2005.11.23 02:32 "[Tiff] libtiff and over 4GB files", by Frank Warmerdam

2005.11.23 03:24 "Re: [Tiff] libtiff and over 4GB files", by Joris Van Damme

This post is *not* about BigTIFF. Instead it is about how libtiff reports errors if the application attempts to write a file larger than 4GB. The short answer is that libtiff doesn't seem to even notice, it just writes out a corrupt file (with tile/strip offsets wrapping back to 0 at the 4GB mark).

I have created a bug on this issue at:


I am interested in feedback from folks on appropriate or inappropriate approaches to dealing with this problem.

There's writing beyond 4 gig, and there's writing beyond 4 gig. Let's ignore current wrapping back behaviour, and discuss what is actual desired behaviour. Is a classic TIFF truelly limited to 4 gig to begin with?

In theory, the stuff that makes the 4 gig boundary, is the fact that offsets are limited to 32 bits. But, from a file format point of view, one could argue that not every byte needs a offset pointing to it. For example, if a TIFF has a tile of 1 gig compressed space, and this tile is written as the very last datablock, then the highest offset used inside the TIFF is 1 gig less then the size of TIFF. Thus, theoretically, such a TIFF could grow to 5 gig in size.

But I believe this is somehow a wrong point of view. We all agree that file format specifications should not yield to implementation whim. But this is not just a whim issue of a particular implementation design, this is saying that offsets, as used in implementations at all, need to be able to grow beyond 4 gig, and a 'huge offset' variant of IO API is needed. The only way an app would be able to avoid the need for offsets >32 bits in reader implementation, in the above case, is reading the excess gig tile as a single chunk into memory... OK, LibTiff would actually try to do that anyhow, but we cannot seriously consider this behaviour to be a premise, and a more responsible choice of streaming smaller sized blocks through the graphics pipeline to be a particular 'implementation whim' that should not influence specification. In fact, LibTiff's current read-whole-tiles-only behaviour seems more like the whim, and to me it feels that if we were to regard such 5 gig TIFF as legit, we would imply the need for offsets >4 gig in any generic implementation.

Thus, I feel that LibTiff should check writing offset consistently. That would mean the whole wrapping back behaviour is solved anyhow, so it seems ignoring that behaviour to start my argument is valid.

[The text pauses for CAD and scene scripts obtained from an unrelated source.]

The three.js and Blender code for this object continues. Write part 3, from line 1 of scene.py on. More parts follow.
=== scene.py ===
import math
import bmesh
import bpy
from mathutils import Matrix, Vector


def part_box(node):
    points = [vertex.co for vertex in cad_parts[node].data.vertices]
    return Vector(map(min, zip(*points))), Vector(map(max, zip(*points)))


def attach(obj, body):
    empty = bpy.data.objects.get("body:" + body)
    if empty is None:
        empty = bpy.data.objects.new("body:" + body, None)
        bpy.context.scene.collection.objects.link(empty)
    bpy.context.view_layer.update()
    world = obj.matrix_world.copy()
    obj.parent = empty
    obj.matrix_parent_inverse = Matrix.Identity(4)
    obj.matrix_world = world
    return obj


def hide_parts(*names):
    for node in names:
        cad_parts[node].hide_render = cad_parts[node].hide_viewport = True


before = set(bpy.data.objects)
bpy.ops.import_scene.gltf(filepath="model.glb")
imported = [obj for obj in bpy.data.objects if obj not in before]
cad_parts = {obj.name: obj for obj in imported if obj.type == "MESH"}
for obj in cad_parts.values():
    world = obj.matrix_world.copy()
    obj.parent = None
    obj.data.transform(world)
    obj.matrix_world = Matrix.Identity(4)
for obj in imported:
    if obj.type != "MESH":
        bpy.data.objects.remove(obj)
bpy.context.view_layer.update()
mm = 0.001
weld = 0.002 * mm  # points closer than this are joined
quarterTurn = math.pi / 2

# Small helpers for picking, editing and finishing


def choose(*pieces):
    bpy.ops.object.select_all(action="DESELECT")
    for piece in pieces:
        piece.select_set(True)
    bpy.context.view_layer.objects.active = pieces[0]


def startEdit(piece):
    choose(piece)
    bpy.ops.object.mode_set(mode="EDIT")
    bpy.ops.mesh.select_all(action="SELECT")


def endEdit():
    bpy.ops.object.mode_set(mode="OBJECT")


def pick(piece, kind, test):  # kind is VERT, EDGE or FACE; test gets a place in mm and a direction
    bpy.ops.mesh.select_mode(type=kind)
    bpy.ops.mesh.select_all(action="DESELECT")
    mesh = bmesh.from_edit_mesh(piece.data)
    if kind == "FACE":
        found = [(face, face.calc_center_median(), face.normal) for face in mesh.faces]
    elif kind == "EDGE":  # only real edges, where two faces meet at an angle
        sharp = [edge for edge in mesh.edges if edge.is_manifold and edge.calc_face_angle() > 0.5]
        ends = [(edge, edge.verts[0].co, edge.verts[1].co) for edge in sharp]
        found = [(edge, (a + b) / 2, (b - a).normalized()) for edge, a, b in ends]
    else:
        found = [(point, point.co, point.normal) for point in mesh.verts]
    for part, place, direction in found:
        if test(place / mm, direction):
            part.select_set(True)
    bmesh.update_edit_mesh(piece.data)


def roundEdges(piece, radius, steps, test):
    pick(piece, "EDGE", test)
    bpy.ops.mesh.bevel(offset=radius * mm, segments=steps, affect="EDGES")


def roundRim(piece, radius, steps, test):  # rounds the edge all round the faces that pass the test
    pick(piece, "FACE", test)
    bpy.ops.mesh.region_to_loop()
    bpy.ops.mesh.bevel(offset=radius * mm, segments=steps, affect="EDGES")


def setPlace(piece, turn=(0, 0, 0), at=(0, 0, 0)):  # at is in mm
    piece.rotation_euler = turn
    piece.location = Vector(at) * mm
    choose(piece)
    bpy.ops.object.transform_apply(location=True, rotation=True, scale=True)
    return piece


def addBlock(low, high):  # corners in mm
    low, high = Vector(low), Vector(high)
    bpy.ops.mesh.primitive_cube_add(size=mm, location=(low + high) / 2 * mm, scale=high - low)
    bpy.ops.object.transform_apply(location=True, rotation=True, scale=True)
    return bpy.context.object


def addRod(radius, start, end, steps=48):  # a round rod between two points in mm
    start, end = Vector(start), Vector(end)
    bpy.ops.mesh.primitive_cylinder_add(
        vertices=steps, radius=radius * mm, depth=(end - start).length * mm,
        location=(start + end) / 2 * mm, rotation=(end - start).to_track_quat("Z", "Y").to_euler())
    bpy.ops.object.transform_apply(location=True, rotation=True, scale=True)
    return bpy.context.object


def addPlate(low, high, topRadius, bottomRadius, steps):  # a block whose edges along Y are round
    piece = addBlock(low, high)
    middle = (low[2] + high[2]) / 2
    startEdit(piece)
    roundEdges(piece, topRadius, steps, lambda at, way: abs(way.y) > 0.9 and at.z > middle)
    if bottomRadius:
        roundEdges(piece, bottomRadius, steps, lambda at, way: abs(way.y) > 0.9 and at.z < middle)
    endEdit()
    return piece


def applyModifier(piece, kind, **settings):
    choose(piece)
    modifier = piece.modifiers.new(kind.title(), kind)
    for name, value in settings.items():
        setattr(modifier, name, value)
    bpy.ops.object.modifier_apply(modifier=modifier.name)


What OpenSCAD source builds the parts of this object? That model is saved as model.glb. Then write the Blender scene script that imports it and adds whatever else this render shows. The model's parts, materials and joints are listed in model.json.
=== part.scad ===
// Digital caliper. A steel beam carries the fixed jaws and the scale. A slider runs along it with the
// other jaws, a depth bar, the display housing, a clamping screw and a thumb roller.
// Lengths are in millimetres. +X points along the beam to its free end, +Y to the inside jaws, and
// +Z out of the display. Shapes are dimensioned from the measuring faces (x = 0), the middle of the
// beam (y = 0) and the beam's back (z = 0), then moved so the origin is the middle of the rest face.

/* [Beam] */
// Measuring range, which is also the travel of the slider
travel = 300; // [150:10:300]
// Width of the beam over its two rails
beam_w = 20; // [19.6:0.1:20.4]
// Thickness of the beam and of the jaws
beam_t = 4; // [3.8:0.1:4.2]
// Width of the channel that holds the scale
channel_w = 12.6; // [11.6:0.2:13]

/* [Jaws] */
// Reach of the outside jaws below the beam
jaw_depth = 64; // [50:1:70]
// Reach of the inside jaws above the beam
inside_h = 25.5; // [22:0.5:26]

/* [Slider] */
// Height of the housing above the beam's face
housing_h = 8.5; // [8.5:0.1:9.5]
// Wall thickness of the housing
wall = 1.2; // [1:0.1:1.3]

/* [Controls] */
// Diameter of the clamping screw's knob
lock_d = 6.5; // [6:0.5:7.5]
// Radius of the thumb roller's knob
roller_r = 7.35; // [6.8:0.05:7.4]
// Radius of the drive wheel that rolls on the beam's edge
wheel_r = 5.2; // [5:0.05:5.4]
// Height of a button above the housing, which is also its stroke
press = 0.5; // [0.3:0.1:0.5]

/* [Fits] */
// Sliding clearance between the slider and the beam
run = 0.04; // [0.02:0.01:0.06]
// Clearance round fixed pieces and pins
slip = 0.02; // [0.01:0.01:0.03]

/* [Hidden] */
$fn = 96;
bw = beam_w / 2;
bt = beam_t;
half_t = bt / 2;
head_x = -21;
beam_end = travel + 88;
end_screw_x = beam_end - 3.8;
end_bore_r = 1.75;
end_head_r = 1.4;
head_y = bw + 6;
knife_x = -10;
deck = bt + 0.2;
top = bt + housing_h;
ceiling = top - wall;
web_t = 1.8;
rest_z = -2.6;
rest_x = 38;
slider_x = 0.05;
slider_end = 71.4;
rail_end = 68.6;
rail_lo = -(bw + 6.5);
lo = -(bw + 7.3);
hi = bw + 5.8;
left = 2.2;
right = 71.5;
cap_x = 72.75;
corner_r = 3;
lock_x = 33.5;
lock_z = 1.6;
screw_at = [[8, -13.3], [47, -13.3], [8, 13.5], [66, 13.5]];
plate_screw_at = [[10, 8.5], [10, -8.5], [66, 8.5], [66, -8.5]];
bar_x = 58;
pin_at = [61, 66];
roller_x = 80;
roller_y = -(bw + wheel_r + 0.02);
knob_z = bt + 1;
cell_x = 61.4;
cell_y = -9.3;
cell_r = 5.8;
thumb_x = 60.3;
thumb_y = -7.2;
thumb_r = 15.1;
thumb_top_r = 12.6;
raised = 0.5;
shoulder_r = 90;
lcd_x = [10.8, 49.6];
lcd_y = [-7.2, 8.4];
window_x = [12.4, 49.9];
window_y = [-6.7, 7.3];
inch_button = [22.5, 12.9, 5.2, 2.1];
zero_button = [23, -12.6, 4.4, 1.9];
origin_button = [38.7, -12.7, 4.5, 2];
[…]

Does anyone depend on libtiff being able to write a bit past the 4GB mark?

If I remember correctly, there was a user reporting on the list writing files > 4 gig and not being able to read them back not too long ago. I seem to also remember this was caused by current wrapping back behaviour, thus causing LibTiff to override previously written file header and all...

Are there situations where you think you can safely recommend users to depend on libtiff currently being able to write 'a bit' past the 4 gig mark? Can you define 'a bit' such that it makes operational sense to the LibTiff user, and not just from a file format point of view? (These questions are not rethorical, I do not know the answer.)